The Anti-Sacrilege Act (1825–1830) was a French law against blasphemy and sacrilege passed in January 1825 under King Charles X. The law was never applied (except for a minor point) and was later revoked at the beginning of the July monarchy under King Louis-Philippe.
In April 1824, King Louis XVIII's government, headed by the Ultra-royalist Jean-Baptiste, Comte de Villèle, introduced a first draft of the law into Parliament. The elections of December 1823, conducted under restricted census suffrage, had produced a heavy ultraroyalist majority in the Chamber of Deputies, which was therefore dubbed Chambre retrouvée (in reference to the ultra-royalist Chambre introuvable elected after the Restoration). Despite this majority, the bill failed as it was not accepted by the Chamber of Peers.
After the accession of Charles X in September of the same year, Villèle's government decided to seize the opportunity and reintroduced the bill, giving an increase in the stealing of sacred vessels (chalices and ciboria) as the reason.

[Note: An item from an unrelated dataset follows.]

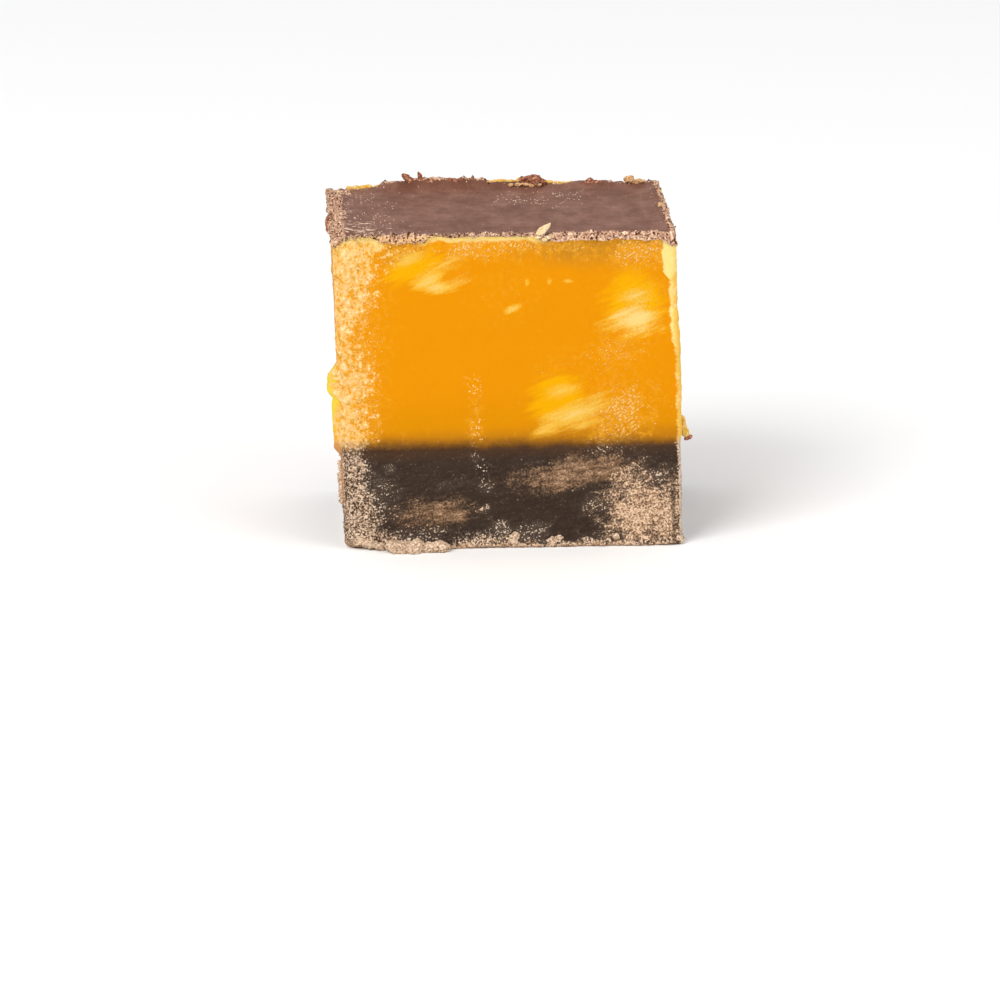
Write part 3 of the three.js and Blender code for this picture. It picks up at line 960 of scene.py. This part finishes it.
# A leaf that the knife lifted: drawn up from its root in short steps, and bent on the way.
def addShaving(at, tip, width, thickness, curl=0.0, turn=0.0):
    deselectAll()
    root = onCube(at)
    reach = onCube(tip) - root
    bpy.ops.mesh.primitive_plane_add(size=1, location=root, rotation=(0, 0, math.radians(turn)))
    leaf = bpy.context.object
    leaf.scale = (width * mm, thickness * mm, 1)
    bpy.ops.object.transform_apply(location=True, rotation=True, scale=True)
    openMesh()
    widths = (0.62, 0.9, 1.0, 0.95, 0.62, 0.2)
    before = root
    for step in range(1, len(widths)):
        share = step / (len(widths) - 1)
        bow = math.sin(math.pi * share) * curl * mm
        here = root + reach * share + Vector((-bow, 0, 0))
        bpy.ops.mesh.extrude_region_move(TRANSFORM_OT_translate={"value": here - before})
        grow = widths[step] / widths[step - 1]
        bpy.ops.transform.resize(value=(grow, min(1.0, grow), 1.0), center_override=here)
        before = here
    closeMesh()
    smoothed(leaf, 3)
    return leaf


def joined(name, pieces, form):
    deselectAll()
    for piece in pieces:
        piece.select_set(True)
    bpy.context.view_layer.objects.active = pieces[0]
    bpy.ops.object.join()
    whole = bpy.context.object
    whole.name = name
    applyNodes(whole, form)
    print("pieces:", name, len(whole.data.polygons))
    return whole


# uneven crumbs in a row along a wall, which may wander from back to front
def crumbRow(start, end, count, radius, seed, wander=0.0):
    row = []
    for number in range(count):
        drawn = [math.sin((seed + number) * k) for k in (12.9, 78.2, 37.7, 51.3)]
        share = (number + 0.5 + 0.4 * drawn[0]) / count
        at = Vector(start).lerp(Vector(end), share) + Vector((0, wander * drawn[2], 0))
        grown = radius * (1 + 0.45 * drawn[1])
        row.append(addCrumb(at, grown, (1.2 + 0.3 * drawn[2], 1.0, 0.8), 25 * drawn[3], seed + number))
    return row


backEdge, rim = halfDepth - 0.4, coatTop
frontEdge, burrLine = -halfDepth, halfDepth + 0.1
flakes = [
    addShaving((-7.3, backEdge, rim - 0.1), (-8.4, backEdge, 27.25), 0.72, 0.26, -0.12, 25),
    addShaving((-6.9, backEdge, rim), (-7.1, backEdge, 27.4), 0.36, 0.25, -0.08, -20),
    addShaving((-2.5, backEdge + 0.1, rim + 0.1), (-2.55, backEdge + 0.1, 27.05), 0.22, 0.18),
    addCrumb((-6.1, backEdge, rim + 0.38), 0.3, (1.7, 0.9, 0.8), 0, 1),
    addCrumb((-4.1, backEdge, rim + 0.42), 0.3, (2.4, 0.9, 0.75), 0, 2),
    addCrumb((2.3, backEdge, rim + 0.35), 0.46, (2.2, 0.9, 1.15), -4, 3),
    addCrumb((1.6, backEdge - 0.1, rim + 0.45), 0.33, (1.3, 0.9, 1.0), 0, 4),
    addCrumb((3.2, backEdge - 0.05, rim + 0.25), 0.36, (1.4, 0.9, 0.9), 20, 5),
    addCrumb((7.2, backEdge, rim + 0.3), 0.27, (1.2, 0.9, 0.9), 0, 6),
    addCrumb((7.4, backEdge, rim + 0.1), 0.3, (3.4, 0.9, 0.6), 0, 7),
    addCrumb((-halfWidth - 0.95, -2.6, rim - 0.2), 0.4, (0.8, 3.2, 1.0), 0, 8),
    addCrumb((-halfWidth - 0.95, -4.4, rim - 0.35), 0.4, (0.8, 2.8, 1.2), 0, 10),
    addCrumb((halfWidth + 0.42, frontEdge + 0.8, 8.75), 0.24, (1.5, 0.9, 1.0), -30, 9),
]
tanCrumbs = [
    addCrumb((10.45, backEdge, rim + 0.3), 0.33, (1.4, 0.9, 1.0), 0, 11),
    addCrumb((11.2, backEdge, rim + 0.12), 0.26, (2.4, 0.9, 0.8), -6, 12),
    addCrumb((12.5, 0.3, rim + 0.02), 0.34, (0.8, 1.6, 0.6), 0, 13),
    addCrumb((12.75, 5.4, rim + 0.02), 0.2, (0.9, 1.5, 0.7), 0, 14),
    addCrumb((0.6, 8.5, rim + 0.12), 0.19, (1.2, 1.0, 0.9), 0, 15),
    addCrumb((1.2, 8.5, rim + 0.14), 0.2, (1.7, 1.0, 0.8), 0, 16),
    addCrumb((1.8, 8.55, rim + 0.14), 0.19, (1.9, 1.0, 0.8), 8, 17),
    addCrumb((2.3, 8.5, rim + 0.06), 0.16, (1.5, 1.0, 0.8), 8, 19),
    addCrumb((2.95, 8.5, rim + 0.08), 0.15, (1.2, 1.0, 0.8), 0, 18),
]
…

The Villèle government initially envisaged graduating sentences. Concerning profanations, the sentences were to change according to various cases. If the profanation had been done on vessels containing holy objects, the crime was supposed to be punished by perpetual forced labour. If the profanation had been done on vessels containing consecrated hosts, the punishment was death. If it was on the hosts themselves, the death sentence was the same as that given to parricides: cutting off the right hand followed by decapitation (a sentence in force during the Ancien Régime and repealed during the Revolution, but reestablished in 1810). Following the debates, this last punishment was later replaced by an "honorable amend" made by the criminal before dying.